First: Directing funding towards the tremendous growth opportunities in the promising Islamic sectors: Halal food, halal tourism, halal treatments and cosmetics, conservative fashion, entertainment, digital services through apps or data, and so on. These sectors have not yet fully evolved and are still growing, making their financing a guaranteed opportunity for capital and wealth growth.
The halal sector can direct funding into promising new products, jobs and markets. This sector is worth more than $2.3 trillion, according to a 2016-2017 report by the Organisation of Islamic Cooperation. For its part, the State of the Global Islamic Economy Report forecasts that the halal tourism sector is projected to reach nearly $238 billion in 2018. The report also offers optimistic projections for the other sectors that comprise the Islamic economy.
Second: Besides directing Islamic finance to the above identified high-potential sectors in leading countries, there is a great opportunity today for Islamic finance to develop these sectors in new markets to meet global demand. This can be done through financing farms, factories, service networks and shops, and empowering cadres in the Islamic finance sector. The demand for Islamic economy and its products is growing and this is an opportunity to raise Islamic capital by expanding its markets and reaching new consumer segments.
Third: According to the above-mentioned report by the World Bank and the Islamic Development Bank, there is a great opportunity in microfinance, i.e. SME financing, in both emerging and developed markets. In emerging markets, the objective of financing is to shape the sectors needed to develop the economy, while in developed countries, the objective of financing is to contribute to a fair distribution of wealth, reduction of inequality and increase purchasing power. Supporting SMEs is undoubtedly, the best means of community development as it enables weaker segments to contribute to the production process and make decisions on market trends.
Fourth: Islamic finance should keep abreast of the changes in the global economy. It needs to have a finger on the pulse of market trends. As an example, Islamic finance could consider how the emerging markets of the East are safer than any other market, while the real sectors and investments in material resources are far more sustainable than other sectors in which wealth remains in closed loop and does not benefit countries or communities.

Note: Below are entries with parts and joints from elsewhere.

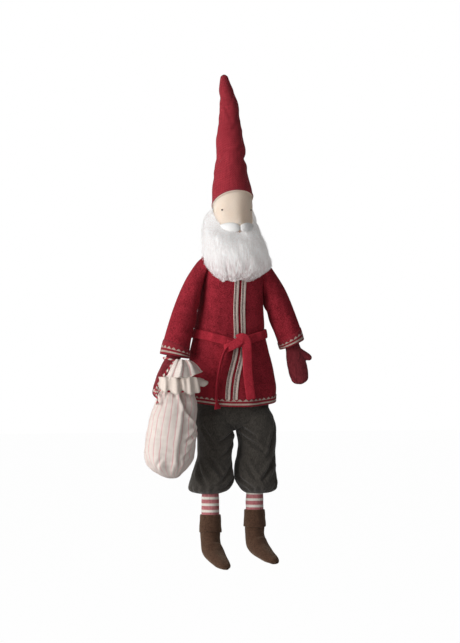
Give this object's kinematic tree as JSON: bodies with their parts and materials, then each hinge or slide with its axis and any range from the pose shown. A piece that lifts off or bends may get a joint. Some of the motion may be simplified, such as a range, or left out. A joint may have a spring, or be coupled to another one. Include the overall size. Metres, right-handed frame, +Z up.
{
  "type": "santa figure",
  "caption": "Tall cloth Santa doll with a long pointed hat, fleece beard, belted tunic, gathered trousers and a drawstring sack; arms, legs and sack swing.",
  "frame": {"origin": "tip of the hat, where the doll hangs", "axes": "+Z up, the front faces -Y, the arm that holds the sack is at -X"},
  "size_m": [0.2434, 0.101, 0.6608],
  "materials": {
    "red_wool": "boiled wool, matt, short fuzz",
    "red_linen": "plain woven linen, matt",
    "mitten_knit": "fine knit, matt",
    "skin_cotton": "smooth cotton jersey",
    "white_fleece": "combed wool fleece, long fibres",
    "white_felt": "smooth felt",
    "grey_braid": "woven braid with cream edges",
    "trim_braid": "embroidered zigzag trim",
    "charcoal_cotton": "brushed cotton, gathered",
    "striped_jersey": "striped cotton jersey",
    "brown_suede": "suede, matt",
    "striped_linen": "linen with thin pink stripes",
    "twine": "twisted red and cream cotton twine",
    "dark_thread": "embroidered dot",
    "pink_thread": "stitched thread",
    "wadding": "polyester wadding in cotton",
    "elastic": "flat elastic"
  },
  "bodies": {
    "torso": {"torso_stuffing": "wadding", "tunic": "red_wool", "hem_trim": "trim_braid", "placket_braid_right": "grey_braid", "placket_braid_left": "grey_braid", "belt_band": "red_wool", "belt_knot": "red_wool", "belt_tail_left": "red_wool", "belt_tail_right": "red_wool", "trouser_seat": "charcoal_cotton", "head": "skin_cotton", "eye_right": "dark_thread", "eye_left": "dark_thread", "mouth_stitch": "pink_thread", "moustache_right": "white_felt", "moustache_left": "white_felt", "beard": "white_fleece", "hair": "white_fleece", "hat": "red_linen", "hat_wadding": "wadding"},
    "arm_right": {"sleeve_right": "red_wool", "cuff_trim_right": "trim_braid", "mitten_right": "mitten_knit", "arm_stuffed_right": "wadding", "wrist_loop": "twine"},
    "arm_left": {"sleeve_left": "red_wool", "cuff_trim_left": "trim_braid", "mitten_left": "mitten_knit", "arm_stuffed_left": "wadding"},
    "leg_right": {"leg_stuffed_right": "striped_jersey", "trouser_leg_right": "charcoal_cotton", "hem_elastic_right": "elastic", "boot_right": "brown_suede", "boot_cuff_right": "brown_suede"},
    "leg_left": {"leg_stuffed_left": "striped_jersey", "trouser_leg_left": "charcoal_cotton", "hem_elastic_left": "elastic", "boot_left": "brown_suede", "boot_cuff_left": "brown_suede"},
    "sack": {"sack_cloth": "striped_linen", "sack_filling": "wadding", "sack_frill": "striped_linen", "drawstring_winding": "twine", "drawstring_knot": "twine", "drawstring_strand_outer": "twine", "drawstring_strand_inner": "twine", "drawstring_tail": "twine", "drawstring_end_knot": "twine"}
  },
  "joints": [
    {"name": "shoulder_right_swing", "type": "hinge", "parent": "torso", "child": "arm_right", "pos_m": [-0.0305, -0.0075, -0.267], "axis": [-1, 0, 0], "range_deg": [0, 75]},
    {"name": "shoulder_left_swing", "type": "hinge", "parent": "torso", "child": "arm_left", "pos_m": [0.0495, -0.0075, -0.267], "axis": [-1, 0, 0], "range_deg": [-20, 90]},
    {"name": "hip_right_swing", "type": "hinge", "parent": "torso", "child": "leg_right", "pos_m": [-0.0215, -0.0075, -0.474], "axis": [-1, 0, 0], "range_deg": [-15, 90]},
    {"name": "hip_left_swing", "type": "hinge", "parent": "torso", "child": "leg_left", "pos_m": [0.0405, -0.0075, -0.474], "axis": [-1, 0, 0], "range_deg": [-15, 90]},
    {"name": "sack_swing", "type": "hinge", "parent": "arm_right", "child": "sack", "pos_m": [-0.0785, -0.0265, -0.385], "axis": [-1, 0, 0], "range_deg": [0, 50]}
  ]
}
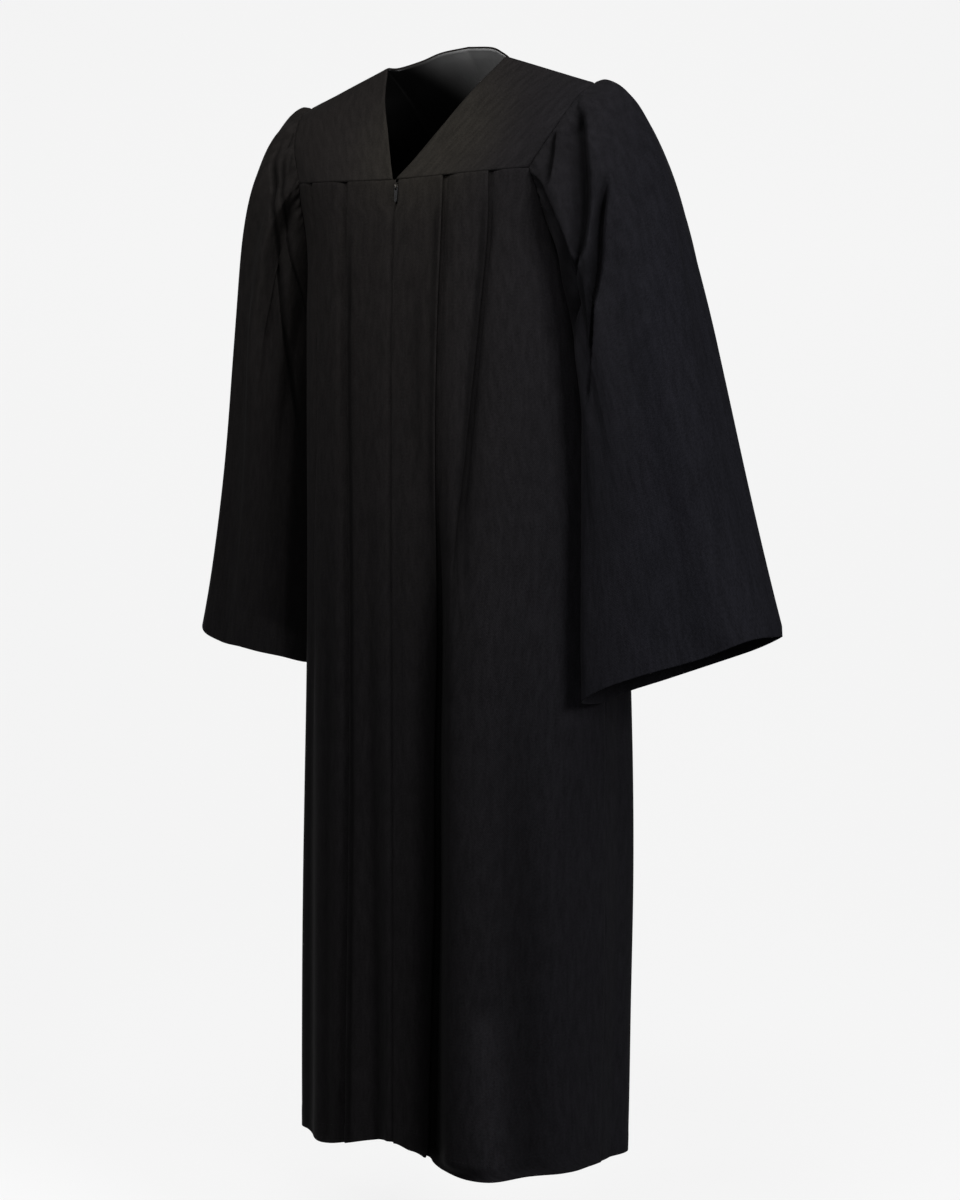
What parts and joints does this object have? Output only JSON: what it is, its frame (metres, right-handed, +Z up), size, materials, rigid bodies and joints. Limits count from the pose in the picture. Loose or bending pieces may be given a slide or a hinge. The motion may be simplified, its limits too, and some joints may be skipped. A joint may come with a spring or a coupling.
{
  "type": "graduation gown",
  "caption": "Worn, hollow black graduation gown with shoulder yokes, pleated fronts, gathered back, wide bell sleeves and a front zip.",
  "frame": {"origin": "midway between the two points where the neck edge meets the shoulder seams, where the gown rests on the shoulders", "axes": "+Z up, -Y the way the gown faces, +X the wearer's left"},
  "size_m": [0.814, 0.2978, 1.2983],
  "materials": {
    "cloth": "matte black plain weave with a faint sheen",
    "lining": "smooth dark satin",
    "tape": "black woven tape",
    "metal": "nickel plated",
    "enamel": "black enamel"
  },
  "bodies": {
    "gown": {"front_yoke_left": "cloth", "front_yoke_right": "cloth", "back_yoke": "cloth", "back_yoke_lining": "lining", "front_left": "cloth", "front_right": "cloth", "back_panel": "cloth", "sleeve_left": "cloth", "sleeve_right": "cloth", "zip_tape": "tape", "zip_slider": "metal"},
    "pull_tab": {"zip_pull": "enamel"}
  },
  "joints": [
    {"name": "pull_tab_hinge", "type": "hinge", "parent": "gown", "child": "pull_tab", "pos_m": [0.0045, -0.10268, -0.1522], "axis": [-1, 0, 0], "range_deg": [0, 140]}
  ]
}
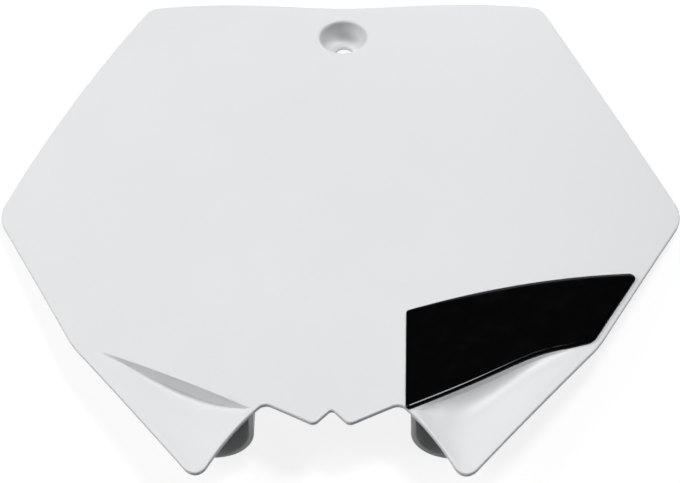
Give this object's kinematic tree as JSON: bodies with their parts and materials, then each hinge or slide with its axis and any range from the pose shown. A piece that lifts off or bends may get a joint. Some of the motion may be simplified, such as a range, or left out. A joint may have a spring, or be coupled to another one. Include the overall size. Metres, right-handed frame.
{
  "type": "motocross front number plate",
  "caption": "Curved white front number plate with a recessed screw hole, stepped lower wings, rear sockets and a bare black panel.",
  "frame": {"origin": "centre of the screw hole, on the seat of the screw's head", "axes": "+X to the right seen from the front, +Y up the plate toward its top edge, +Z out of its face; the plate lies on its back"},
  "size_m": [0.2754, 0.2483, 0.0283],
  "materials": {
    "white_plastic": "satin moulded plastic",
    "black_panel": "high gloss"
  },
  "bodies": {
    "root": {"number_plate": "white_plastic", "badge_panel": "black_panel"}
  },
  "joints": []
}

Fifth: Financing electronic trading platforms specialised in Islamic economy products and services.
Those are the five main factors that can drive the advancement of Islamic finance in its next phase of growth.
However, we must address how the structure and frameworks of Islamic financial institutions are organised in order to ensure effective performance and maximise their ability to revive the global economy.
We need to step up efforts to work on two key objectives. The first objective is the consensus on legislation and regulations to establish a strong financial framework that includes all Islamic financial institutions across the world. We call on economists, sociologists, shariah scholars, legal experts, as well as leaders of the public and private sectors to contribute to building that framework.
The second objective is to establish greater coordination between all the Islamic institutions and banks around the world in order to maximise their competitiveness and enable them to serve as the nucleus of the global Islamic financial sector in clarifying the governance mechanisms for Islamic financial institutions, and in developing indicators to measure and guide performance.
There are many issues facing the Islamic financial sector today, such as digital financial services and virtual currencies.
With regard to digital financial services, it is necessary to note the importance of developing the financial sector as per stipulated standards and procedures in order to achieve growth, reach the public and facilitate transactions of all kinds.
The first-of-its-kind accelerator in the region, FinTech Hive, inaugurated by the Dubai International Financial Centre and supported by the Dubai Islamic Economy Development Centre, is an outstanding example.
There is an increased momentum today in the transformation of services from traditional to digital. The meticulous attention paid to designing these services by banks with the aim of enhancing awareness among their target customers, will significantly strengthen the uptake for Islamic finance in the world markets.
Regarding virtual currencies, I believe that many countries have started taking regulatory action against them. Circulation of virtual currencies means building a virtual economy. This implies that money will probably come and go without being utilised at all, while Islamic economy underscores that wealth should be proportional to the effort invested. Imagine the fate of markets, factories, farms and service centres if everyone earns their living by chancing their fortunes with these currencies! What will humanity look like then? And who will produce or create the products and services that society needs to survive?
The writer is chief executive of Dubai Islamic Economy Development Centre. Views expressed are his own and do not reflect the newspaper's policy.